- _Material for this exercise_
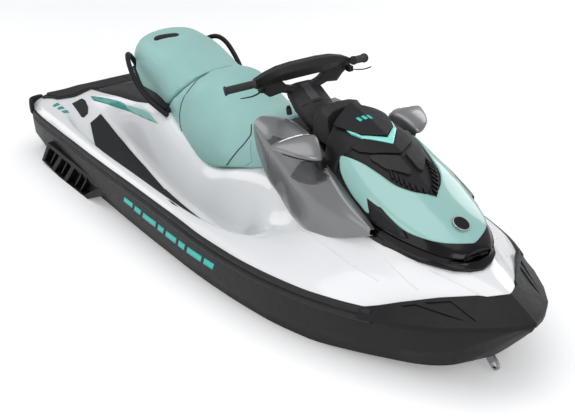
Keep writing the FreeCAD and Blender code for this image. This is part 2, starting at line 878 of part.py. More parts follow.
seat_stations = (-0.355, -0.337, -0.301, -0.256, -0.211, -0.166, -0.127, -0.084, -0.036, 0.015, 0.045)
seat_lines = [
    ((0.10, 0.20, 0.24, 0.25, 0.25, 0.25, 0.26, 0.26, 0.25, 0.22, 0.18), (1.2,) * 11),
    ((0.17, 0.27, 0.31, 0.32, 0.345, 0.37, 0.39, 0.40, 0.40, 0.37, 0.32),
     (1.70, 1.76, 1.86, 1.92, 1.82, 1.50, 1.30, 1.26, 1.46, 1.68, 1.80)),
    ((0.19, 0.27, 0.32, 0.327, 0.32, 0.303, 0.327, 0.327, 0.295, 0.263, 0.24),
     (2.24, 2.48, 2.62, 2.60, 2.48, 2.34, 2.40, 2.26, 2.16, 2.24, 2.32)),
    ((0.143, 0.207, 0.24, 0.24, 0.23, 0.223, 0.24, 0.24, 0.207, 0.19, 0.175),
     (2.48, 2.76, 2.90, 2.88, 2.78, 2.66, 2.72, 2.54, 2.42, 2.50, 2.54)),
    ((0,) * 11, (2.56, 2.86, 3.01, 2.99, 2.90, 2.78, 2.86, 2.66, 2.54, 2.62, 2.64)),
]


def seat_shape():
    rows = rows_from(seat_stations, seat_lines)
    return symmetric_skin([lifted_centre(rows[0], 0)] + rows)


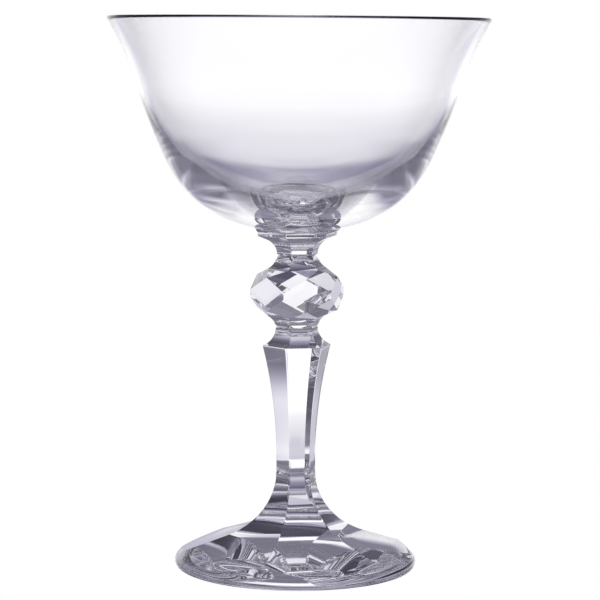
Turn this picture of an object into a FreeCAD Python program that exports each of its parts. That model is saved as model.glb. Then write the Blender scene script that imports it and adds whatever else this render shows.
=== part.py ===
import FreeCAD, Part
import math
import os

# Cut-crystal coupe: a blown bowl fused to a six-sided cut stem that stands on a petal-cut foot.
# Millimetres, +Z up, origin at the centre of the resting plane.
# The six cut edges of the stem lie on +X and every 60 degrees from it.

# Overall sizes
glass_height = 145.0
rim_diameter = 100.0
foot_diameter = 64.0

# Bowl, outside: base, heel, belly and flare are four arcs that meet smoothly
bowl_height = 56.3            # underside of the bowl to the rim
flare_height = 17.5           # waist to the rim
flare_overhang = 7.65         # how far the rim stands out past the waist
waist_slope = 17.3            # degrees from upright
belly_slope = 25.7            # degrees from upright where the belly meets the heel
base_radius = 54.0            # radius of curvature of the underside
base_slope = 16.0             # degrees from level where the base meets the heel

# Bowl, inside
rim_wall = 1.1
waist_wall = 1.45             # measured level
floor_thickness = 5.2
cavity_belly_slope = 31.5
cavity_base_radius = 48.0
cavity_base_slope = 18.4
lip_slope = 29.5              # degrees from upright of the wall at the lip

# Merese: a six-sided wafer under the bowl. Apothem is half the distance across flats.
merese_apothem = 9.3
merese_drop = 0.7             # lower corner of its side, below the bowl's underside
merese_height = 5.55          # bowl's underside to the upper neck
merese_cut_slope = 25.0       # degrees from level of the wafer's underside at its edge

# Upper and lower necks
upper_neck_apothem = 4.78
lower_neck_apothem = 5.0

# Knop
knop_apothem = 11.0
knop_upper_length = 10.0      # knop's middle to the upper neck
knop_lower_length = 9.4       # knop's middle to the lower neck
knop_side_edge = 1.8          # height of the upright edge between two lozenge facets
knop_corner_height = 4.4      # knop's middle to the top or bottom corner of a lozenge
knop_cut_slope = 24.0         # degrees from level of the neck cuts at those corners

# Stem column
shoulder_apothem = 8.05
shoulder_drop = 4.65          # lower neck to the shoulder's sharp edge
shoulder_cut_slope = 30.0     # degrees from level
column_apothem = 4.62         # at its slimmest
column_straight = 3.5         # length of the slimmest stretch, above the foot

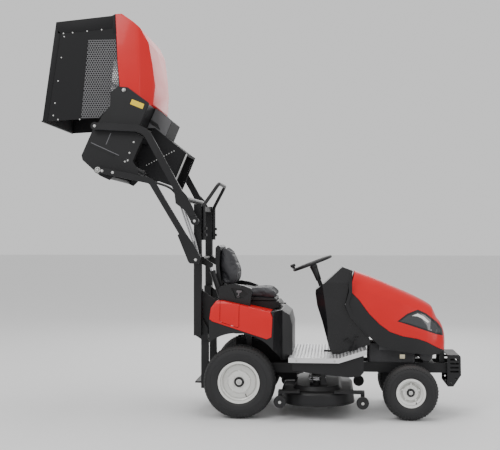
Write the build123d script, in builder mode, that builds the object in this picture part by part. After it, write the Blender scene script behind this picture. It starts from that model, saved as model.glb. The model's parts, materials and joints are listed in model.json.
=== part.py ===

- _Exercise objective_
Find "Write the build123d" in the data above, then repeat that line and all lines after it exactly, ending with the final line.

- _Problem solution_
Write the build123d script, in builder mode, that builds the object in this picture part by part. After it, write the Blender scene script behind this picture. It starts from that model, saved as model.glb. The model's parts, materials and joints are listed in model.json.
=== part.py ===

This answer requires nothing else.